文京支部研修旅行
文京支部|令和元(2019)年11月1日〜3日@広島・島根
藤本 祥(東京都建築士事務所協会文京支部、環境装備(株)1級建築士事務所)
水原爆ドームとおりづるタワーを背景に記念撮影。
おりづるタワーより平和公園を見る。
温泉津温泉のまちなみ(重伝建)。
大森のまちなみ(重伝建)。
出雲ドーム。
松江城。
足立美術館の庭園。 (撮影:筆者)
 文京支部研修旅行が前回の四国方面以来2年ぶりに開催され、今回は支部会員の要望などを踏まえて広島・島根方面を訪問した。
広島・宮島
 11月1日、8名の一行は空路にて広島入りし、レンタカーでまずは「原爆ドーム」へ。ドームのそばの展望台がある建物が目に留まったので寄ってみることにした。
 この建物は「おりづるタワー」で、広島マツダが自社の社屋を改修したもの。最上階の展望室からは原爆ドームをはじめ広島市内一帯を一望できる。また、12階から1階までガラス張りの煙突状の吹き抜けが設けられており、上部からこの中に折り紙の鶴を入れると飛びながら落ちていき、やがては積もり積もって吹き抜けを折り鶴で満たして平和への思いを示すとのことだ。改修に当たっても原爆ドームそばの高層建物なので景観の制約を考慮しながらなのでいろいろたいへんだったようだ。
 次に「厳島神社」へ。しかしあいにく大鳥居が改修工事中のため足場で囲まれた大鳥居を拝見することになった。そして1日目の宿となる島根県・温泉津温泉へと向かった。
温泉津・出雲
 温泉津温泉は石見銀山からほど近く、小さな湾になっている地形のため採掘された銀を船で出荷する拠点となっていた街だ。昔ながらのまちなみが残る温泉街は、温泉町としては唯一重要伝統的建造物群保存地区に指定されている。また石見銀山遺跡の一部として世界遺産にも登録されており、この日は1日で世界遺産を3つも訪れたということになる。
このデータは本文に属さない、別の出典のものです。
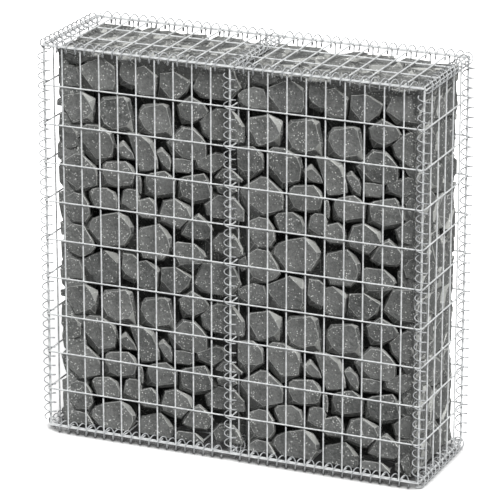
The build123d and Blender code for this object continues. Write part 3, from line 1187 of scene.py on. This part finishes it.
    def carve(self, corners: list[Vector], chance: random.Random) -> bmesh.types.BMesh:
        """Turn a stone's corners into its worn, diced shape.

        Args:
            corners: The stone's corners.
            chance: The source of its facets' paleness.

        Returns:
            The stone, with its marks in face layers.
        """
        stone = hull(corners)
        bmesh.ops.dissolve_limit(
            stone, angle_limit=self.flat_angle, verts=stone.verts[:], edges=stone.edges[:]
        )
        stone.normal_update()
        weather_and_light_paleness = stone.faces.layers.float.new(RubbleMesh.WEATHERING_AND_PAINTED_LIGHT)
        wear = stone.faces.layers.float.new(RubbleMesh.WORN_EDGE)
        # Facets slanting towards the light are painted paler, a painted light, and those slanting away are
        # kept dark, a painted shade; square faces get a paleness at random
        for face in stone.faces:
            across, along, up = face.normal
            if up > self.squareness:
                paleness_range = self.top_paleness
            elif abs(across) > self.squareness:
                paleness_range = self.end_paleness
            elif abs(along) > self.squareness:
                paleness_range = self.front_paleness
            elif face.normal.dot(PAINTED_LIGHT_SIDE) > self.painted_light_slant:
                paleness_range = self.painted_light_paleness
            else:
                paleness_range = self.painted_shade_paleness
            face[weather_and_light_paleness] = chance.uniform(*paleness_range)
        worn = bmesh.ops.bevel(
            stone, geom=stone.edges[:], offset=self.edge_wear, segments=1, affect="EDGES", clamp_overlap=True
        )
        for face in worn["faces"]:
            face[wear] = 1.0
        bmesh.ops.triangulate(stone, faces=stone.faces[:])
        for _ in range(self.most_halvings):
            long_edges = [edge for edge in stone.edges if self.is_long(edge)]
            if not long_edges:
                break
            bmesh.ops.subdivide_edges(stone, edges=long_edges, cuts=1)
            bmesh.ops.triangulate(stone, faces=stone.faces[:])
        return stone

    def is_long(self, edge: bmesh.types.BMEdge) -> bool:
        """Say whether an edge is long enough to be divided, more finely where it can be seen.

        Args:
            edge: An edge of a stone.

        Returns:
            Whether it is.
        """
        middle = (edge.verts[0].co + edge.verts[1].co) / 2
        outside = (
            abs(middle.x) > self.end_limits[0] - self.seen_end
            or middle.z > self.top_face - self.seen_top
            or abs(middle.y) > -FRONT - self.face_depth - self.girth_depth
        )
        return edge.calc_length() > (self.longest_edge if outside else self.hidden_edge)

    def lay(self, bay: Bay, layer: Layer) -> None:
        """Lay one row of stones in one bay, as one piece.

        Args:
            bay: The bay.
            layer: The row.
        """
        chance = random.Random(f"{self.seed} {bay.value} {layer.value}")
        rubble = RubbleMesh()
        for bed in self.beds(bay, layer):
            for column, row, outline in itertools.product(bed.columns, bed.rows, STONE_OUTLINES):
                laid, opening = bed, None
                straddles = layer in (Layer.FRONT, Layer.BACK) and column == LEFT
                if straddles and max(x for x, _, _ in outline) > TILE + self.straddle:
                    # Wedged in one opening of the divider
                    middle = row + sum(z for _, z, _ in outline) / len(outline) / MM_PER_M - BOTTOM
                    opening = math.floor(middle / COARSE_PITCH)
                    laid = replace(bed, girth=self.wedged_girth, ends=self.wedged_depth)
                corners = self.laid_stone(outline, (column, row), laid, chance)
                cuts = (*self.inner_cuts(bay, opening), *self.outer_cuts(layer, bay, chance))
                self.trim_and_add(rubble, corners, cuts, chance)
        name = f"{bay.value}_bay_{layer.value}_stones"
        values = {
            "Swell": self.swell, "Swell Size": self.swell_size, "Chip": self.chip,
            "Chip Size": self.chip_size, "Material": self.finish,
        }
        piece = self.tool.make(name, values, rubble.mesh(name))
        piece.data.set_sharp_from_angle(angle=self.sharp_angle)
        settle(piece, Slot.STONE, f"stone_fill_{bay.value}_bay")

    def trim_and_add(
        self, rubble: RubbleMesh, corners: list[Vector], cuts: Iterable[Cut], chance: random.Random
    ) -> None:
        """Trim a stone, carve it and add it to its row, unless next to nothing of it is left.

        Args:
            rubble: The row's stones so far.
            corners: The stone's corners.
            cuts: The planes that trim it.
            chance: The source of the small differences between stones.
        """
        for cut in cuts:
            corners = cut.trim(corners)
            if not corners:
                return
        spans = [max(p[axis] for p in corners) - min(p[axis] for p in corners) for axis in range(3)]
        if min(spans) < self.smallest_stone:
            return
        stone = self.carve(corners, chance)
        rubble.add(stone, chance.random())
        stone.free()

    def build(self) -> None:
        """Lay every row in both bays."""
        for bay in Bay:
            for layer in Layer:
                self.lay(bay, layer)


@dataclass
class Studio:
    """A plain white studio: floor, soft key light from the upper right, even fill, and the camera."""

    floor_reach: float = 30.0
    farthest: float = 100.0
    key_strength: float = 5.0
    key_direction: Vector = field(default_factory=lambda: Vector((0.44, -0.52, 0.65)))
    key_softness: float = math.radians(26)
    fill_strength: float = 0.15

    def build(self) -> None:
        """Set up the whole studio."""
        bpy.context.scene.view_settings.view_transform = "Standard"
        self.camera()
        self.floor()
        self.key()
        self.world()

    def camera(self) -> None:
        """Stand the camera where the photograph was taken from."""
        data = bpy.data.cameras.new("camera")
        data.lens = CAMERA_LENS
        data.sensor_width = CAMERA_SENSOR
        data.clip_end = self.farthest
        camera = new_object("camera", data)
        camera.location = CAMERA_POINT
        camera.rotation_euler = (CAMERA_TILT, 0.0, CAMERA_TURN)
        bpy.context.scene.camera = camera

    def floor(self) -> None:
        """Lay the white floor."""
        reach = self.floor_reach
        mesh = bpy.data.meshes.new("floor")
        corners = [(-reach, -reach, 0.0), (reach, -reach, 0.0), (reach, reach, 0.0), (-reach, reach, 0.0)]
        mesh.from_pydata(corners, [], [(0, 1, 2, 3)])
        mesh.materials.append(WhiteSweep().material())
        floor = new_object("floor", mesh)

    def key(self) -> None:
        """Hang the soft key light."""
        data = bpy.data.lights.new("key", "SUN")
        data.energy = self.key_strength
        data.angle = self.key_softness
        lamp = new_object("key", data)
        lamp.rotation_mode = "QUATERNION"
        lamp.rotation_quaternion = self.key_direction.to_track_quat("Z", "Y")

    def world(self) -> None:
        """Fill the room with even light, and show it white to the camera, to gloss and through glass."""
        world = bpy.data.worlds.new("studio")
        bpy.context.scene.world = world
        world.use_nodes = True
        tree = world.node_tree
        tree.nodes.clear()
        seen = seen_rays(tree)
        strength = add_node(
            tree, "ShaderNodeMapRange", {"Value": seen, "To Min": self.fill_strength, "To Max": 1.0}
        )["Result"]
        light = add_node(
            tree, "ShaderNodeBackground", {"Color": linear("FFFFFF"), "Strength": strength}
        )["Background"]
        add_node(tree, "ShaderNodeOutputWorld", {"Surface": light})


def main() -> None:
    """Build the studio and dress every part of the gabion wall."""
    Studio().build()
    # Mesh wire is dipped after welding, so its zinc is thick and dull
    mesh_zinc = GalvanisedWire("zinc_dipped_after_welding", "D2D4D4", "B8BABB", 0.04, 0.50)
    # Binder wire is dipped and wiped before it is wound, so its zinc is thin and smooth; its colour is
    # darker than the mesh wire's, a painted shade for the shade on its thin strands
    binder_zinc = GalvanisedWire("spring_wire_zinc_with_painted_shade", "B4B6B7", "949698", 0.04, 0.42)
    WeldedPanels(mesh_zinc.material()).build()
    SpiralBinders(binder_zinc.material()).build()
    StoneFill(SplitBasalt().material()).build()


if __name__ == "__main__":
    main()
 2日目は早朝に温泉津温泉のまちなみを散策した後、「石見銀山世界遺産センター」と大森のまちなみ(重要伝統的建造物群保存地区)を訪れた。その後出雲へ移動し「出雲大社」、「出雲ドーム」と立ち寄った。
 「出雲ドーム」は1992年に日本初の木造ドームとして完成し、当時は世界最大級の木造建築物であった。私たちが訪れた時は運よく中まで入れ、管理されている方のお話もいろいろ聞くこともできた。そして2泊目の宿となる松江へ。夜は、当地の郷土料理が堪能できる居酒屋で懇親会を行ったが、酒豪(?)の団体だったため、この日店に用意されていた大吟醸を全部飲み干してしまったようだ。
松江・安来
 3日目は「松江城」から始まった。松江城天守は「現存12天守」のひとつで国宝に指定されているが、実は国宝に指定されたのはここ最近で、それまでは築城された時期が特定できないため指定は見送られてきたそうだ。最近になって建立年が書かれた木板が見つかり、晴れて国宝の仲間入りとなった。
 天守の見学の後、全国でも珍しい堀の遊覧船で天守の周りをひと廻りした。この遊覧船もこれまた高さがギリギリの橋をくぐるので、時折船頭さんに屋根を下げるので体を低くするよう指示される。なお、松江城では明治時代に取り壊された大手門を復元する計画があり、懸賞金500万円を掛けて復元の情報源となる往年の写真や設計図などの史料を探しているそうだ。もしお心当たりのある方がいましたらぜひどうぞ(詳細は松江市・松江城調査研究室へ:ただし募集は今年3月末まで)。
 松江城を後にして最後は安来市の「足立美術館」に寄った。当地出身の実業家・足立全康氏が設立し、氏が所蔵する横山大観の作品などが数多く展示されていることもさることながら、世界一とも評される日本庭園があることで有名な美術館だ。庭園も絵画の一部という考えのもと足立氏自身も造園のプロデュースに関わり、中には館内から庭園を見せるためにすでにでき上がった壁を壊したところまであったそうだ。
 こうして2泊3日の研修旅行は終わったが、文京支部の支部旅行は慣例で交通事情が悪くてなかなか行けないようなところを訪れるので来年もこれに倣って行きたいと思う。